Ada pilihan yang cocok bagi kita, tetapi tidak cocok bagi orang tua. Begitu
pula sebaliknya. Saat itulah kita berada di zona dilema: maju takut, mundur
eman. Lantas, apa yang harus kita lakukan? Apakah memilih restu orang tua atau memilih
seseorang yang kita cintai dan yakini? Kalau diberi kesempatan memilih,
tentunya kita memilih seseorang yang kita dambakan serta mendapat restu orang
tua. Namun, memilih pasangan hidup bukan seperti memilih baju di toko: tidak
cocok langsung ganti.

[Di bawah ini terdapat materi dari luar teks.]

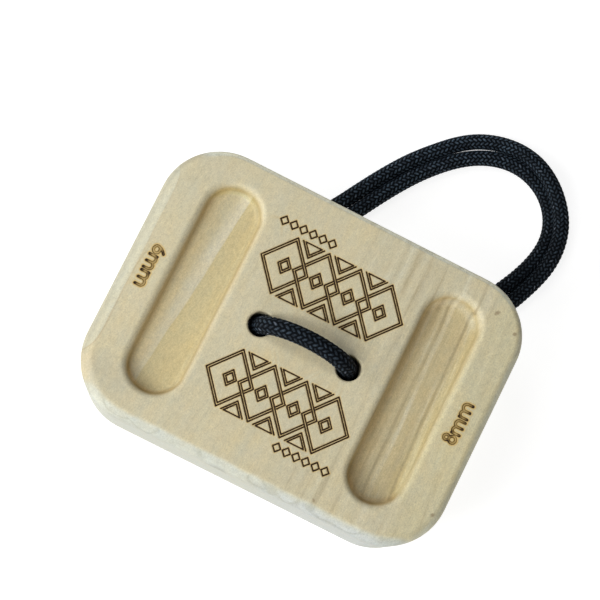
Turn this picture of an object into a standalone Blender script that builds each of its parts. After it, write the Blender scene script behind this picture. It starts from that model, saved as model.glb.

Lebih dari itu, memilih pasangan hidup itu berarti kita
memilih menantu dari orang tua kita, memilih ipar dari saudara kita, memilih
ibu atau ayah dari anak-anak kita. Puncaknya adalah memilih teman untuk
menggapai surga-Nya.
Oleh sebab itu, alangkah
baiknya jika pasangan kita itu adalah ia yang direstu oleh semua pihak,
terutama pihak orang tua. Sebab, mereka jauh lebih mengerti tentang banyak hal
daripada kita. Mereka jauh lebih banyak menelan asam garam kehidupan daripada
kita. Tentulah mereka pasti memilihkan jodoh yang terbaik bagi kita. Jodoh yang
akan membawa kita menuju kebahagiaan paripurna, di dunia terlebih di akhirat.
Sebab terkadang, apa yang kita anggap baik justru itu adalah keburukan bagi
kita, begitu pula sebaliknya. Sebagaimana firman Allah yang artinya, “Boleh
jadi kamu membenci sesuatu, padahal ia amat baik bagimu, dan boleh jadi (pula)
kamu menyukai sesuatu, padahal ia amat buruk bagimu; Allah mengetahui,
sedangkan kamu tidak mengetahui.” (Al-Baqarah: 216)
Intinya, memilih pasangan hidup haruslah mempertimbangkan hal sebagaimana yang penulis jelaskan di atas. Jangan sampai seseorang yang kita anggap pangeran atau bidadari, justru ia adalah setan yang siap-siap menjeruskan kita ke liang neraka. Jangan sampai pernikahan kita berbuntut penyesalan di kemudian hari karena kita mengabaikan pilihan orang tua.